For continuous wave objects probably the pulsar in the Crab Nebula is the expected 'loudest' signal to gain detection sometime. Theory suggests it is tantalisingly close to the current lower bound of detection - when S5 and S6 were taking data anyway. Indeed one of the operational parameters used when the IFO's are up and running is an estimate called 'Crab Time', roughly meaning how long would the IFO have to take continuous data for in order that the Crab pulsar could be detected ( within some confidence/probability measure ). In that sense a lower Crab Time is good and a higher one worse. A sensitivity measure. The length of the data segments is relevant because the signal processing techniques allow any signal to 'rise out of the mist' of noise. One has to do this as the the noise level is way greater than the signal level. Unrelated ( non signal ) disturbances of the interferometers have no preference with regard to the astronomical source of interest ( at least that's a good assumption ). Like single waves at the seashore they don't tell you whether the tide is going in or out. You have to wait a while and see where the average wet mark/line on the sand is going. Over any given time period the tidal movement is much lower than the wave excursions, so longer observations give better comments about tidal trends.

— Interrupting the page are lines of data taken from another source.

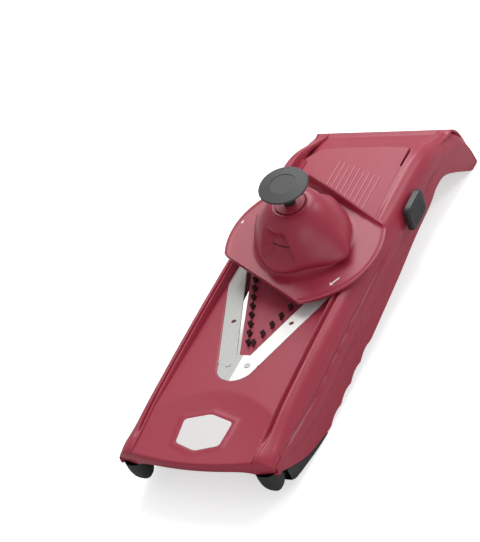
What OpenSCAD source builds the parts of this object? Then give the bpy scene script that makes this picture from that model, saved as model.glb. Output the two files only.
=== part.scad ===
// V-blade mandoline slicer: tray frame, V blade, julienne insert and a food holder with its plunger.
// Every module is drawn in the deck's frame: X across, Y from the front lip to the handle, Z off the deck.
// on_table() then tips that frame so that the rubber strips and the handle's edge stand on one plane.

/* [Frame] */
// Length of the frame from the deck's front corners to the handle's outer edge
frame_len = 383; // [340:1:460]
// Overall width of the frame across its side walls
frame_w = 132; // [124:1:150]
// Width of the open deck between the rails
deck_w = 100; // [94:1:112]
// Thickness of the deck
deck_t = 3; // [2.4:0.1:4]
// Thickness of the side walls, the lip and the handle shell
wall_t = 2.8; // [2:0.1:4]
// Height of the rail crests over the deck beside the blade
rail_h = 7; // [5:0.5:10]
// How far the middle of the front edge bows out past its corners
front_bow = 6; // [2:0.5:10]
// Drop of the deck's front edge below the flat deck
front_drop = 4.4; // [2:0.2:7]
// Where the flat deck starts to fall towards the front
ramp_y = 55; // [45:1:65]
// Number of scallops in the bottom edge of each side wall
scallops = 4; // [2:1:5]
// Pitch of the scallops
scallop_pitch = 20.5; // [16:0.5:22]

/* [Feet] */
// Depth of the side wall where the rubber strip stands
strip_drop = 48.5; // [40:0.5:60]
// Depth of the handle's outer edge
hook_drop = 61; // [52:0.5:70]
// Width of each rubber foot
foot_w = 17; // [12:0.5:20]
// Width of the rubber strip behind each foot
strip_w = 7; // [5:0.5:9]

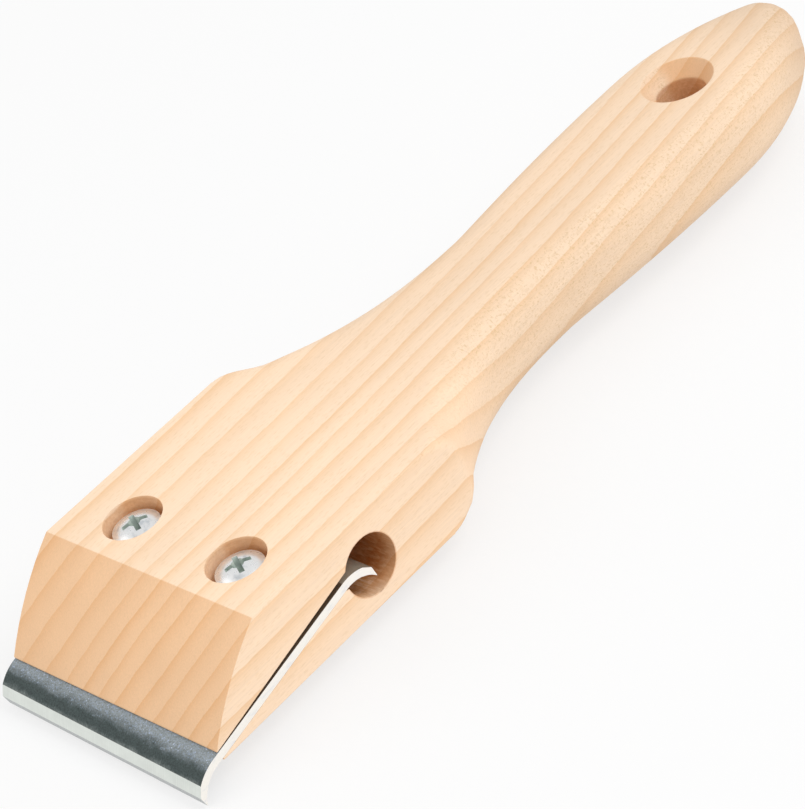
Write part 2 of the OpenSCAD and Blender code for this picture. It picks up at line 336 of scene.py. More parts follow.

Because G ~ 10^[-11] is so small* then we humans can't shove around enough mass or change it's dynamics quick enough to get anywhere near a measurable signal. The interferometers routinely have hardware and software 'injections'. In the first instance by literally bumping the instrument via some relevant transducers, and in the second by data point additions to the record already obtained. You can see how both would test the validity of our understanding of how the interferometers work, and our methods of signal analysis. So if either deliberate injection didn't come out in the wash, so to speak, then we'd be worried.

Cheers, Mike.

* .... and c is so large. Or put another way, since we are using light to measure gravity then the relative strength of the coupling constants, some 40 orders of magnitude, rules our endeavors. This is why spacetime appears to be so 'stiff' and thus hard to either budge or measure the wiggles of.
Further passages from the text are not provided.